AIM OF THE TASK: Copy out every record precisely.

* BEGIN DATA SECTION *

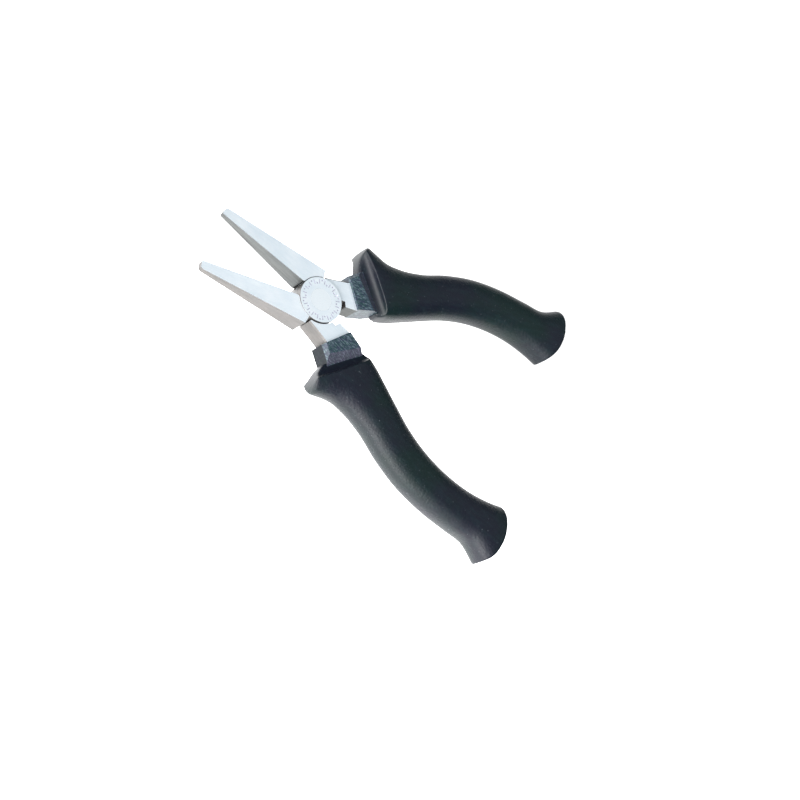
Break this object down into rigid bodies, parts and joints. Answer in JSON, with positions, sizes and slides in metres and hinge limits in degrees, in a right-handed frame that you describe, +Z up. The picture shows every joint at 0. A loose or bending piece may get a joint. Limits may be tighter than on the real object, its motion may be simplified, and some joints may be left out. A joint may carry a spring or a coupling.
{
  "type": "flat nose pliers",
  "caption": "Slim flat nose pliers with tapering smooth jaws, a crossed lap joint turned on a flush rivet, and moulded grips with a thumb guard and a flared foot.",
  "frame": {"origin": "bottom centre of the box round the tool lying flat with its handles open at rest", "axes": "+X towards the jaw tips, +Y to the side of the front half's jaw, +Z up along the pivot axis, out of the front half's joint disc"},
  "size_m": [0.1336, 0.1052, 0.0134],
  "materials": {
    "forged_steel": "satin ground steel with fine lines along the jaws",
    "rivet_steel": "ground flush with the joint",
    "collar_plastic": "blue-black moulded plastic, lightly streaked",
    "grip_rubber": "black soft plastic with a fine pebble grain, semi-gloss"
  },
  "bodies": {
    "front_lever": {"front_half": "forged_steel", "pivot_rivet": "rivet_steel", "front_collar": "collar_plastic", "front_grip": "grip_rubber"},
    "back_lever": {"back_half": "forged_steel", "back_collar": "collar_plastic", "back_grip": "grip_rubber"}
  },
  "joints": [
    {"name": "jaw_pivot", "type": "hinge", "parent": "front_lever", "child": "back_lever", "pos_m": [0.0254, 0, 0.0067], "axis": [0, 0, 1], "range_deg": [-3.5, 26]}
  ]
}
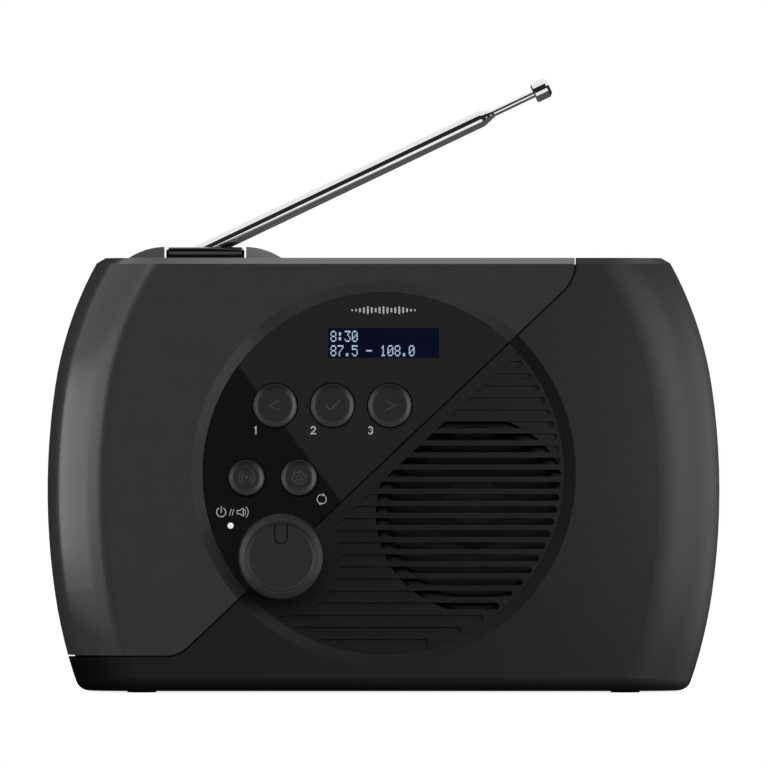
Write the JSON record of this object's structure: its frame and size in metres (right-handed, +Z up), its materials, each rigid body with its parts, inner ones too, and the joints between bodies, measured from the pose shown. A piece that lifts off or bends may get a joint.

* END DATA SECTION *

TASK RESPONSE:
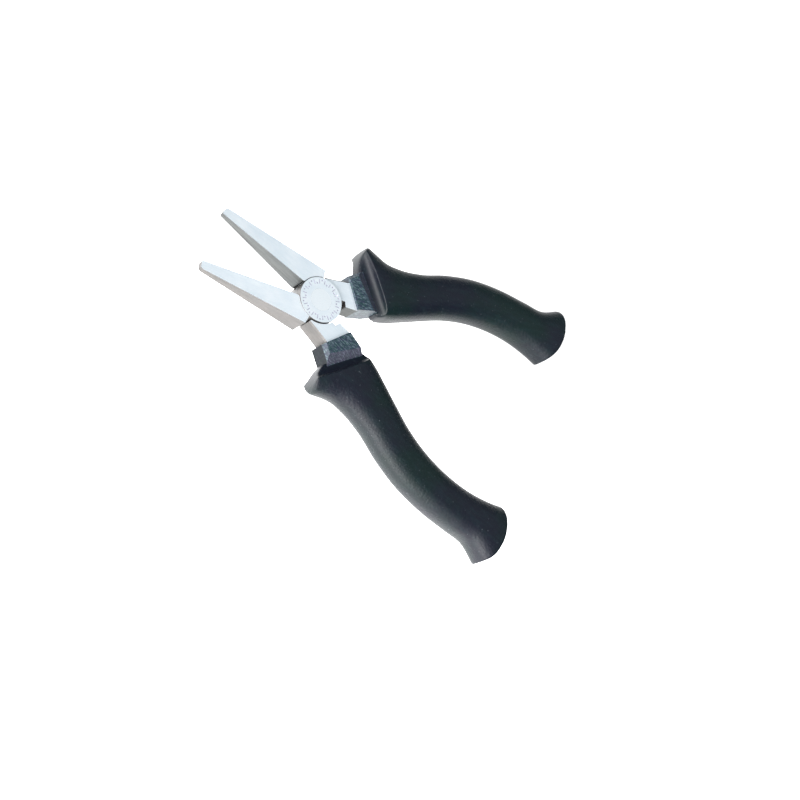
Break this object down into rigid bodies, parts and joints. Answer in JSON, with positions, sizes and slides in metres and hinge limits in degrees, in a right-handed frame that you describe, +Z up. The picture shows every joint at 0. A loose or bending piece may get a joint. Limits may be tighter than on the real object, its motion may be simplified, and some joints may be left out. A joint may carry a spring or a coupling.
{
  "type": "flat nose pliers",
  "caption": "Slim flat nose pliers with tapering smooth jaws, a crossed lap joint turned on a flush rivet, and moulded grips with a thumb guard and a flared foot.",
  "frame": {"origin": "bottom centre of the box round the tool lying flat with its handles open at rest", "axes": "+X towards the jaw tips, +Y to the side of the front half's jaw, +Z up along the pivot axis, out of the front half's joint disc"},
  "size_m": [0.1336, 0.1052, 0.0134],
  "materials": {
    "forged_steel": "satin ground steel with fine lines along the jaws",
    "rivet_steel": "ground flush with the joint",
    "collar_plastic": "blue-black moulded plastic, lightly streaked",
    "grip_rubber": "black soft plastic with a fine pebble grain, semi-gloss"
  },
  "bodies": {
    "front_lever": {"front_half": "forged_steel", "pivot_rivet": "rivet_steel", "front_collar": "collar_plastic", "front_grip": "grip_rubber"},
    "back_lever": {"back_half": "forged_steel", "back_collar": "collar_plastic", "back_grip": "grip_rubber"}
  },
  "joints": [
    {"name": "jaw_pivot", "type": "hinge", "parent": "front_lever", "child": "back_lever", "pos_m": [0.0254, 0, 0.0067], "axis": [0, 0, 1], "range_deg": [-3.5, 26]}
  ]
}
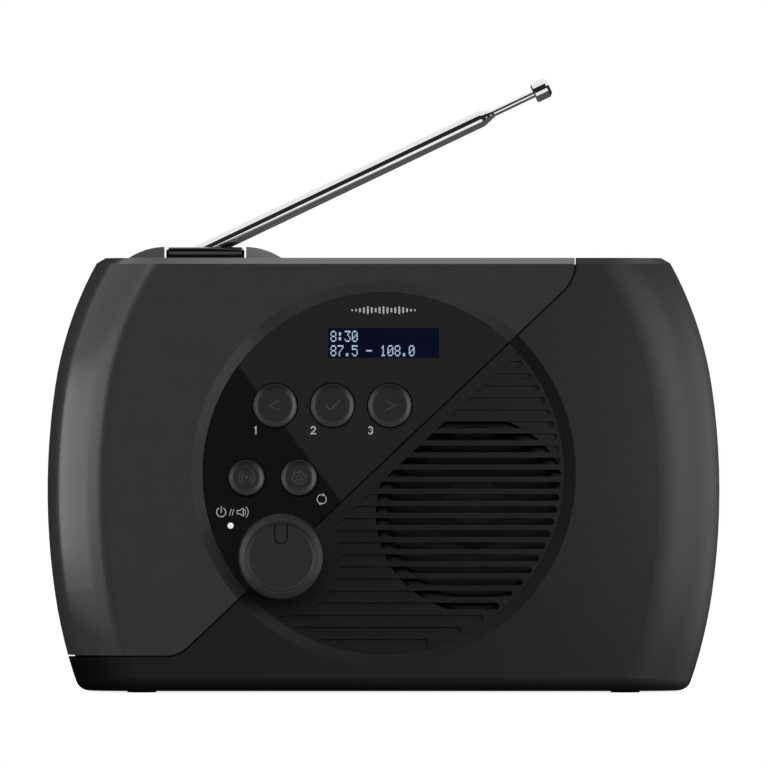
Write the JSON record of this object's structure: its frame and size in metres (right-handed, +Z up), its materials, each rigid body with its parts, inner ones too, and the joints between bodies, measured from the pose shown. A piece that lifts off or bends may get a joint.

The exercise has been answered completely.